Holographic particle tracking elucidates coherent structures in the roughness sublayer of a channel flow

The 3D, volumetric flow in the inner part of a turbulent rough channel, at \textit{Re}$_{\tau }$=3520, is resolved using microscopic holographic particle tracking in an optically index-matched facility. The channel walls consist of uniformly distributed pyramids, with height $k$=0.46mm, $k^{+}$=65 and $h/k$=54 ($h$ is the channel half height). Mean velocity and Reynolds stress profiles agree with 2D PIV results except for very close to the wall ($< 0.7 k$), where discrepancies are attributed to the higher resolution of the holographic data. All the Reynolds stress components increase rapidly within the roughness sublayer as the wall is approached.

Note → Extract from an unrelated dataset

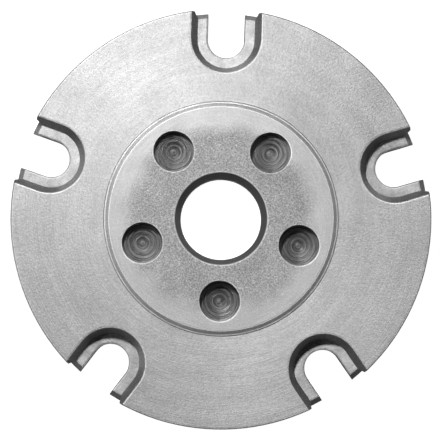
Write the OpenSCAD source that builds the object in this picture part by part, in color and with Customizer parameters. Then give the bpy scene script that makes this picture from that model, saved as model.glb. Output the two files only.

Instantaneous realizations indicate that the roughness sublayer is flooded by low lying spanwise, groove parallel and quasi-streamwise vortices. Linear stochastic estimation and conditional sampling reveal that the prevalent sublayer structure consists of interacting U-shaped vortices with spanwise base located in the low speed region above the pyramid ridgeline, and quasi streamwise legs extending between ridgelines, where the velocity is higher. Interactions among legs of vortices generated above neighboring pyramids induces ejection, lifting the quasi-streamwise legs and aligning them preferentially at angles of 54\r{ }-63\r{ } to the streamwise direction.